Russ White
MLive

Kathryn Colasanti is an academic specialist in the C. S. Mott Group for Sustainable Food Systems at MSU.  She believes there’s great potential for growing food stuffs in Detroit, but she says it depends on how you define potential.

Colasanti’s Michigan State University study indicates that a combination of urban farms, community gardens, storage facilities and hoop houses – greenhouses used to extend the growing season – could supply local residents with more than 75 percent of their vegetables and more than 40 percent of their fruits.
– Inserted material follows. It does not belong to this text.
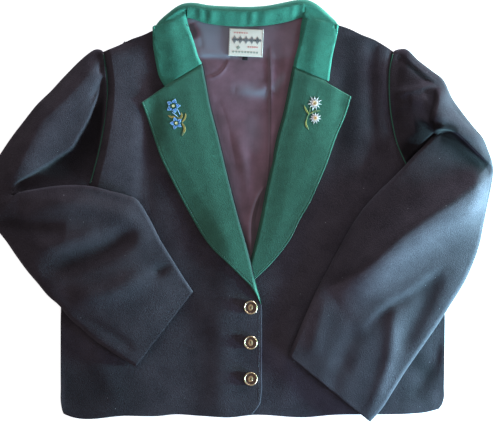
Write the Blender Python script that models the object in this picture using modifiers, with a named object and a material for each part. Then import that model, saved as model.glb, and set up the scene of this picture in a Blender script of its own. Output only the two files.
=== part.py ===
"""A women's loden jacket, laid flat on its back with both sleeves folded across the front.

It is a cropped jacket of dark loden with a green wool collar and lapels, green piping at the
armholes and three buttons. Tables and sizes are in millimetres: across is +X, up is +Y towards the
collar, and 0, 0 is the middle of the hem. The wearer's right side is at -X. Each cloth piece is a
wall of its own, and each layer's height is worked out from the layers beneath it.
"""

import collections
import math

import bmesh
import bpy
import numpy as np
from mathutils import Vector

MM = 0.001

# Walls and gaps
LODEN = 2.0
GREEN_WOOL = 2.4
SATIN = 1.0
LABEL_TAPE = 0.6
SEAM = 0.3  # between pieces at a seam
LAYER = 0.5  # between pieces that lie on each other

# Body
NECK_SEAM_LOW = 576.0
LINING_MARGIN = 25.0
LINING_FOOT = 150.0
LINING_SPACE = 1.5  # between the back and the fronts, for the lining
EDGE_INSET = 2.8  # how far a front's neck edge lies inside the roll of its lapel
HIDDEN_FRONT_EDGE = -20.0

# Collar
FALL_EDGE_UP = 536.0
FALL_EDGE_RISE = 32.0
FALL_HALF_WIDTH = 141.0

# Sleeves
SIDE_FOLD = 6.0  # thickness of a laid sleeve at its side folds
ARMHOLE_THICKNESS = 4.7
MOST_THICKNESS = 11.5
BODY_LEVEL = 7.2  # where a sleeve lies on the body
PIPING_RADIUS = 1.1

# Buttons, label and size tab
BUTTON_ACROSS = 2.5
BUTTON_UP = (159.5, 107.5, 54.0)
BUTTON_RADIUS = 10.2
LABEL_SIZE = (50.5, 40.5)
LABEL_CENTRE = (-4.5, 550.5)
LABEL_TILT = math.radians(-2.5)
TAB_SIZE = (14.0, 6.0)
TAB_CENTRE = (-4.5, 526.2)


def table(columns, rows):
    """Rows of numbers under named columns."""
    row_type = collections.namedtuple("Row", columns)
    return [row_type(*row) for row in rows]


# Outlines: how far across each edge lies at a height up the jacket
RIGHT_SIDE = table("up across", [
    (-4, -272), (4, -276), (14, -278), (40, -278.4), (100, -278.6), (160, -278), (205, -275),
    (250, -268), (290, -257), (325, -246), (338, -238), (369, -228), (413, -218), (454, -212),
    (482, -210), (503, -211), (522, -214), (537, -216),
])
LEFT_SIDE = table("up across", [
    (-4, 276), (4, 284), (13, 287.6), (35, 288.4), (80, 289), (115, 289.5), (150, 289.5),
    (205, 285), (250, 276), (290, 265), (325, 254), (338, 248),
    (371, 233), (404, 219), (425, 214), (450, 210), (487, 208), (512, 209), (524, 211), (537, 214),
])
SHOULDERS_AND_NECK = table("across up", [
    (-216, 537), (-194, 546), (-173, 556), (-156, 562), (-141, 569), (-124, 576), (-100, 586),
    (-92, 588), (-65, 581), (-36, 577), (1, 576), (38, 579), (61, 584), (80, 589), (92, 588),
    (130, 577), (148, 571), (167, 562), (185, 555), (202, 545), (214, 537),
])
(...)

“We looked at potential in terms of capacity or quantity of vacant publicly-owned land in the city to grow fruits and vegetables in a quantity that could have a significant impact on the amount of fruits and vegetables Detroiters eat,” says Colasanti.

Generally, she says, there is a lot of support for urban agriculture in the city, but that the details get complicated.

“People are supportive but want to see it integrated into the city rather than have it supplant the urban development,” she says.

Colasanti believes it’s time for the city to step up and make a cohesive plan of what it wants to support and how it will regulate the growing industry.

“We need an accurate inventory on a neighborhood-by-neighborhood basis of the land that is appropriate to grow on that people would support turning into farms,” she says.  “And we need a city-wide overlay of where agriculture would be allowed and at what scale.”